In a phase-one company, people are typically figuring things out but usually not writing them down. Phase one is formative, and the goal is to get out of it. In nature, most life forms don’t make it out of phase one – most tadpoles don’t become frogs, most acorns don’t become trees and most new businesses fail in their first few years.

Phase two:

The systems efficiency stage

Any business that grows beyond phase one has identified what George Land calls a ‘replicatable process’ – RP. That means the entrepreneur, team or company has decided what it’s going to be and what it’s not going to be. In phase one, any idea or anything new was welcomed, but in moving into phase two, the only welcomed ideas are those that focus on improving the efficiency or effectiveness of the RP. (We already know what to do, let’s just do it better.) In phase one, you trust the entrepreneur; in phase two, you start to trust the systems and structures that are finally in place. As the RPs becomes highly systematized, the norm is for the company to experience rapid growth and profitability.

The downside is that, over time, functional fiefdoms develop and silos get built. The focus and energy often shift from satisfying the customer to satisfying the boss. The focus moves from external to internal, and the company is less and less sensitive to the outside world. This phenomenon, called ‘organizational drift,’ often causes the company to miss emerging trends.

If your company is in phase two, you may find policies and procedures beginning to take precedence over staying close to the customer. For example, you might be experiencing an increase in returns, so you create a policy on how they are handled, which includes getting the approval of a manager on each exchange. By taking the decision-making out of the employees’ hands, you’ve added control, but now it might be the customer who ends up being inconvenienced.  

There are always early warning signals of organizational drift – a slight fall in market share, lower than usual customer service ratings, higher product returns, increased turnover, declining profits. The first response to these signs is typically denial, but eventually there is a call to action. Unfortunately, the usual response is to ‘go back to basics’ (doing more of what we did in the past). The goal becomes to rediscover the old RP. While this flurry of activity may produce a short-term gain, it is a faithful predictor of a steeper slope to failure.

Phase three:

A new beginning…or else

In the natural life cycle as a company moves into phase three, death is imminent. In nature however, there is a phenomenon that occurs called ‘bifurcation’ – a new road, a new beginning.

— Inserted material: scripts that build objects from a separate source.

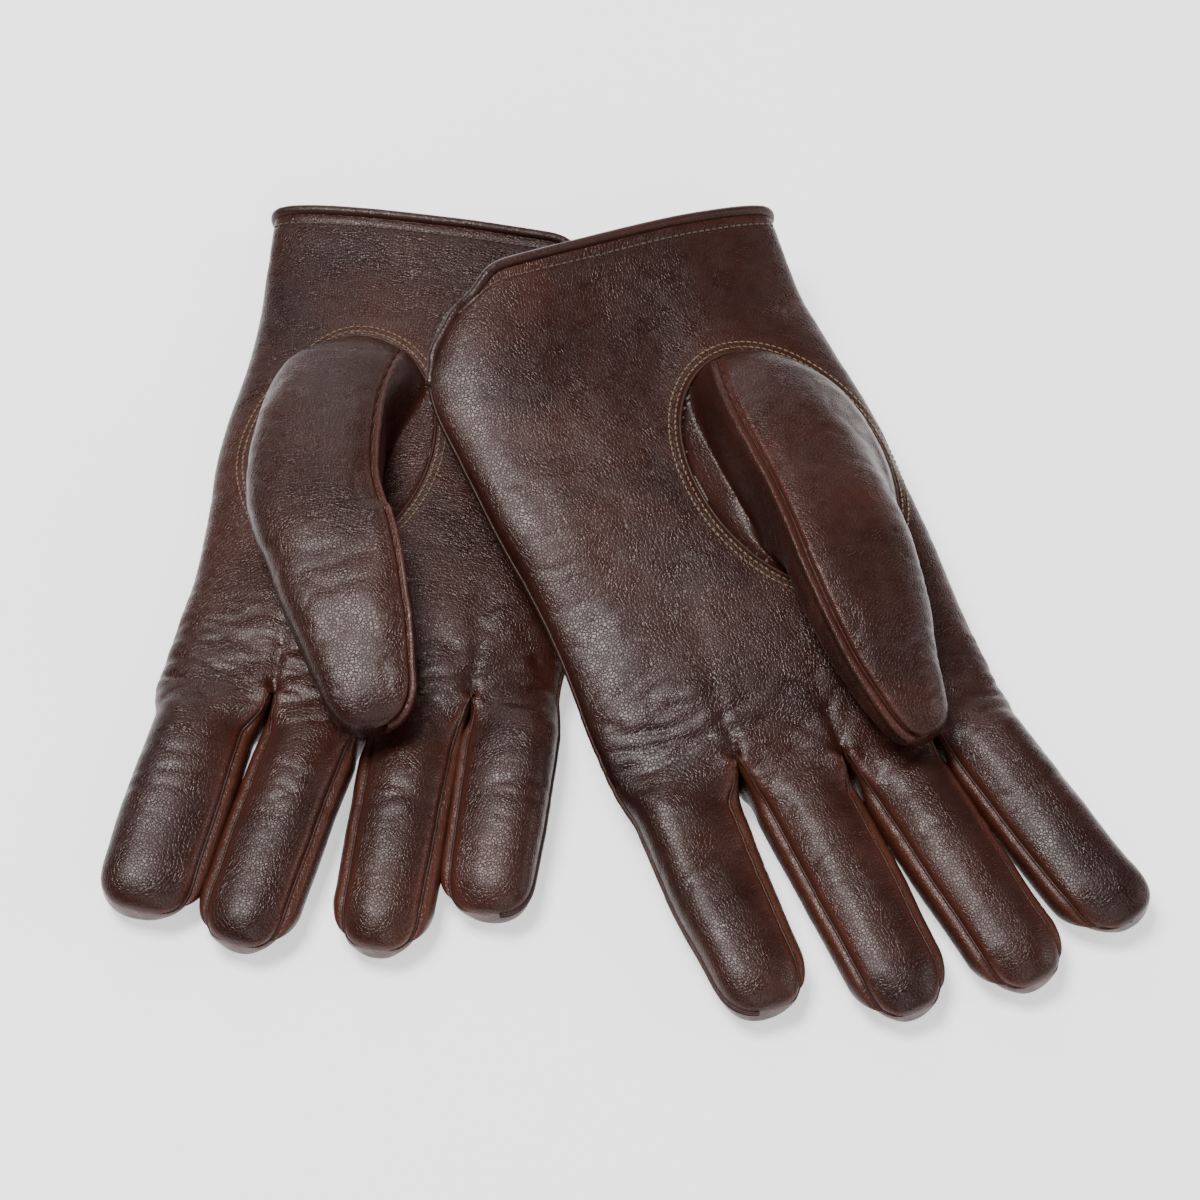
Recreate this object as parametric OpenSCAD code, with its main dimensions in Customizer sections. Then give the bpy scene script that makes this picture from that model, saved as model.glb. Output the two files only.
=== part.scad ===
// A pair of gentlemen's dress gloves in lined leather, laid palm up on a flat surface.
// The right-hand glove lies flat, and the cuff of the left-hand glove rests on it.
// Each glove is table cut: one trank of leather wraps palm and back, the thumb is a piece of
// its own set into an oval hole, and gusset strips (fourchettes) form the sides of the fingers.

/* [Trank] */
// Flat width across the palm, over the leather
palm_w = 115; // [108:1:118]
// Flat width of the cuff, over the leather
cuff_w = 113; // [106:1:116]
// Thickness of the softly filled hand at the middle of the palm
palm_t = 21; // [18:0.5:23]
// Thickness of the hand at the cuff's mouth
cuff_t = 17; // [14:0.5:18]
// Distance from the cuff's edge to the crotch between middle and ring finger
hand_len = 173; // [168:1:178]

/* [Fingers] */
// Thickness of the fingers
finger_t = 18.5; // [17:0.5:19.5]
// Distance from the finger's crotches to the crease that it bends at
bend_at = 29; // [26:1:32]
// Length of the middle finger, beyond its crotches
middle_len = 76; // [72:1:80]

/* [Thumb] */
// Half of the thumb hole's width
hole_w = 28; // [25:0.5:29]
// Half of the thumb hole's length
hole_l = 40; // [36:1:41]
// Height of the thumb over the palm, where it leaves its gusset
thumb_t = 22; // [19:0.5:23]
// Length of the thumb beyond its gusset
thumb_len = 58; // [54:1:62]

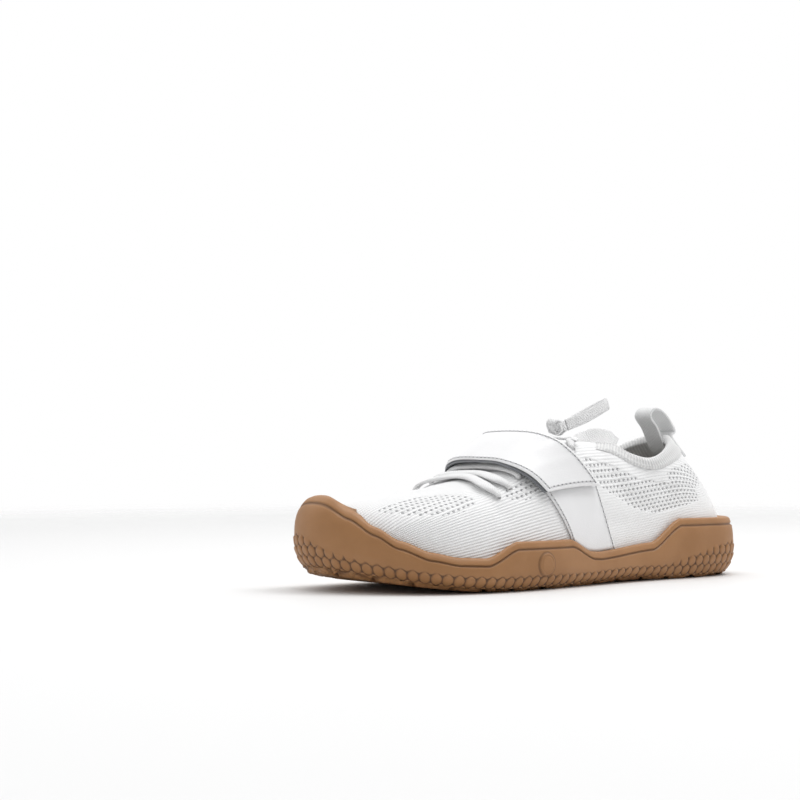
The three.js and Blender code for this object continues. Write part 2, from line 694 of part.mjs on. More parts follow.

This can happen at any point in phase two, but as a strategy, the earlier, the better.

This strategy is a clear example of trading the normal, short-term gain for the more enlightened long-term advantage that benefits all stakeholders. It flies in the face of the ‘if it ain’t broke, don’t fix it’ philosophy and ‘let’s milk this cow ‘til she runs dry.’

Although this new path represents an opportunity for a new beginning, it also represents the difficulty of letting go of things that produced successes in the past. Because the old process was the dominant way of doing business, there is often a tremendous tension between the “old line” (vested people, vested processes, vested products) and the “new line” (different, different, different).

The requirements to complete this transition will be:

  • Superior leadership
  • Clear, open communication
  • Shared values and vision
  • An environment that allows everyone to compromise and win simultaneously

The old systems and structures are just not sufficient to deal with the magnitude of this change. Phase-two systems are mostly about reducing variability and maintaining standards. But there is a law, second only to the Law of Gravity, which is often disobeyed or ignored as the ship gets tightened up and the systems reign supreme. This is the Law of Unintended Consequences.

Certainly no one would suggest that systems are designed to reduce creativity or commitment. Yet, taken to extremes, like the uncontrolled bureaucrat, the pressure is to conform to standards, to stay within the lines, follow the rules and not rock the boat. My computer tried to finish that last sentence by adding, ‘and you’ll have a job for life’. That was the old contract. But we all know that the old contract is dead, don’t we? The real question is: Do the systems know they’re dead? Some things die hard, and phase-two systems have more lives than a yellow-tailed cat.